VII - Quer dizer, com a revogação do artigo 372 desapareceu a referida função alargadora do conceito de provocação formalmente limitado pelo artigo 370, pelo que os reus, nos casos previstos naquela disposição, so beneficiam da atenuante modificativa da provocação se se verificarem os elementos dela, como em qualquer outro crime doloso de homicidio ou de ofensas corporais. Ficam, pois, sujeitos ao regime geral, não gozando do regime especial ou especialissimo estabelecido no artigo 372.
VIII - A tal conclusão era de chegar, mesmo que o artigo 39, n. 4 , ao considerar a provocação como atenuante, não referisse o artigo 370, quando diz que pode a provocação, consistente em ofensa directa a honra da pessoa, ser considerada como violencia grave para efeitos deste artigo. E isto sob pena de se passar de uma solução obsoleta e injusta como era a consagrada no artigo 372 para outra tambem injusta, como o seria a da impossibilidade legal de aplicar o artigo 370, quando a ofensa grave produtora da emoção violenta que afectasse as faculdades mentais, fosse o adulterio.

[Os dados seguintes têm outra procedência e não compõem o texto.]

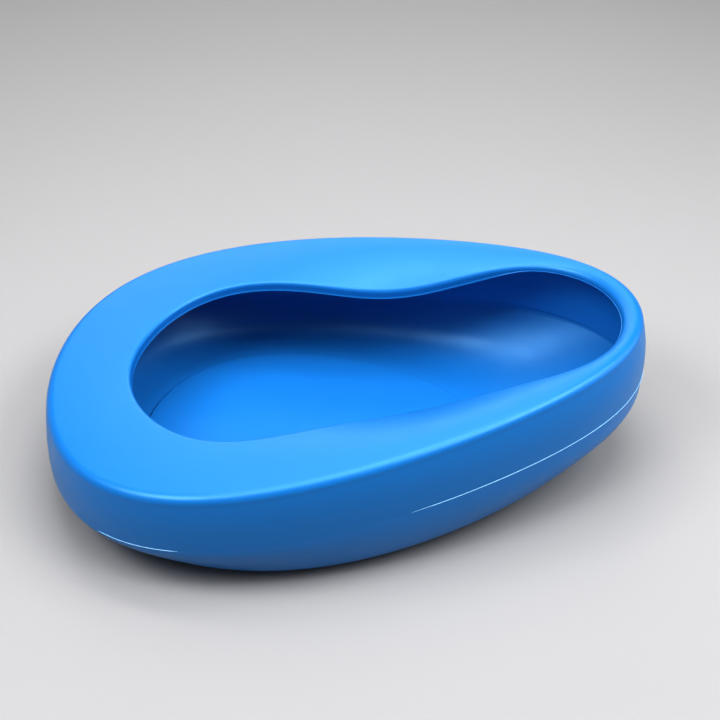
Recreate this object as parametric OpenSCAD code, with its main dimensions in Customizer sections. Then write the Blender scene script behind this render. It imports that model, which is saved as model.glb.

IX - O Estado reconhece a constituição da familia e assegura a sua protecção - artigo 67 - e a todos e reconhecido o direito ao bom nome - artigo 33, ambos da Constituição da Republica.

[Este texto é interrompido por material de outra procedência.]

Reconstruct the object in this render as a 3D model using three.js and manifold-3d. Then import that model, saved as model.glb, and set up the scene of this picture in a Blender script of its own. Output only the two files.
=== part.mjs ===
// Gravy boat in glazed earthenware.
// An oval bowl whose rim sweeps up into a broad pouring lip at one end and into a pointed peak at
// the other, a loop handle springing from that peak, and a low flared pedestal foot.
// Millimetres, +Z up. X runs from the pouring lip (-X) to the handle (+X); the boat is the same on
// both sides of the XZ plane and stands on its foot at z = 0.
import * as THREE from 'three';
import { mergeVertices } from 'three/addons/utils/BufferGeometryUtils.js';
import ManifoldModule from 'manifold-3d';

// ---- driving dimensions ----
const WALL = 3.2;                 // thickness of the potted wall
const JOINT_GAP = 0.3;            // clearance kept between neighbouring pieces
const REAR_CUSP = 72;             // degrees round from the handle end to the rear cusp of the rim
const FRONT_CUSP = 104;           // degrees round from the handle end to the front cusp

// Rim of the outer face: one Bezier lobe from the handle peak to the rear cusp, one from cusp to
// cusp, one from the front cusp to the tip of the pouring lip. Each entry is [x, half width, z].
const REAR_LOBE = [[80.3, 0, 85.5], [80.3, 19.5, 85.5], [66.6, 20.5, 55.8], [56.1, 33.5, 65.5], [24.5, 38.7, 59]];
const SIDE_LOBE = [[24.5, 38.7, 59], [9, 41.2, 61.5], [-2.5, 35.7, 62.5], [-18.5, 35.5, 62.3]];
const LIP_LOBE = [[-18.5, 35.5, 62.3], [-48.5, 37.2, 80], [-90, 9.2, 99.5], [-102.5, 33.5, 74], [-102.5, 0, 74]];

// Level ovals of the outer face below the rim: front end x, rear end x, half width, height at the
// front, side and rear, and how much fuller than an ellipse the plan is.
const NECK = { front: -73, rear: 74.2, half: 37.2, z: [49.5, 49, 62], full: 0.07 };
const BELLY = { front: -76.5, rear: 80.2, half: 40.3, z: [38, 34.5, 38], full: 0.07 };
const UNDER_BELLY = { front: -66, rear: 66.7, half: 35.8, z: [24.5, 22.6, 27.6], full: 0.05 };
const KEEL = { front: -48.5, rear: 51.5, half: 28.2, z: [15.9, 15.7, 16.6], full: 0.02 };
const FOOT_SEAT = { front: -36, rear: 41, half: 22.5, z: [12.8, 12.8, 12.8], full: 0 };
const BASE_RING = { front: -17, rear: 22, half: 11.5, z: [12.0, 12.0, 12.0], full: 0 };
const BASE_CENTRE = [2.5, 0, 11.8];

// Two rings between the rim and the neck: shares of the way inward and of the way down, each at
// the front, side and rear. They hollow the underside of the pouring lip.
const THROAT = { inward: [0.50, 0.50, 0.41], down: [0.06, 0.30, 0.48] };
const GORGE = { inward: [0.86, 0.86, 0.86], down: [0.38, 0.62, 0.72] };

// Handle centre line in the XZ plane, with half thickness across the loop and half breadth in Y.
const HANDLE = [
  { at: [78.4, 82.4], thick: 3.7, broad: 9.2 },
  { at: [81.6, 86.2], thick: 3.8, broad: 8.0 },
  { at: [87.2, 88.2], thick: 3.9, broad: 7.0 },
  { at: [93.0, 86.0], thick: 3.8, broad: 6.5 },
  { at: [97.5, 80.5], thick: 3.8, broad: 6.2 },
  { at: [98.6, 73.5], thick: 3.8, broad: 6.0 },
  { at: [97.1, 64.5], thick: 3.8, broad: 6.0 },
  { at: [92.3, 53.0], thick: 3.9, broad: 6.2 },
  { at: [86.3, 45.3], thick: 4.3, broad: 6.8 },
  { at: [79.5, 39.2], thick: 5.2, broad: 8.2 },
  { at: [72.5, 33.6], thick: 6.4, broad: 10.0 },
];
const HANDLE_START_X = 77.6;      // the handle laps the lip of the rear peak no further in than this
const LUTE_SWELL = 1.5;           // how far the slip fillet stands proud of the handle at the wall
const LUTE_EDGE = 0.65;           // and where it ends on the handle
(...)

X - Os conjuges estão reciprocamente vinculados pelos deveres, alem de outros, de respeito e fidelidade - artigo 1672 do Codigo Civil. A violação desses deveres pode constituir fundamento de divorcio - artigos 1773 e 1779 do mesmo diploma, atingindo ou podendo atingir gravemente a familia.
XI - Quando um conjuge tem relações sexuais com outra pessoa que não seja o seu conjuge, não e fiel e, violando esse dever, comete o adulterio, que constitui a mais grave das formas de violação do dever reciproco de fidelidade que vincula os conjuges.
XII - O adulterio e considerado ainda em certas condições, em face da nossa lei, um facto ilicito criminal, punido nos termos dos artigos 401 e 404 do Codigo Penal, com as modificações introduzidas pelo artigo 61 da Lei do Divorcio.
XIII - Não se ignora que o adulterio tem perdido a sua dignidade criminal, deixando de ser considerado infracção criminal e, como tal, sancionado. E isso aconteceria entre nos se o projecto do Codigo Penal passasse a ser lei, sem alterações. Por enquanto, o adulterio ainda e, em certas condições, ilicito penal da nossa lei.
XIV - Quando da revogação do artigo 372 podiam ter tido a mesma sorte os artigos 401 e 404 e 61 citados, e estes não foram revogados.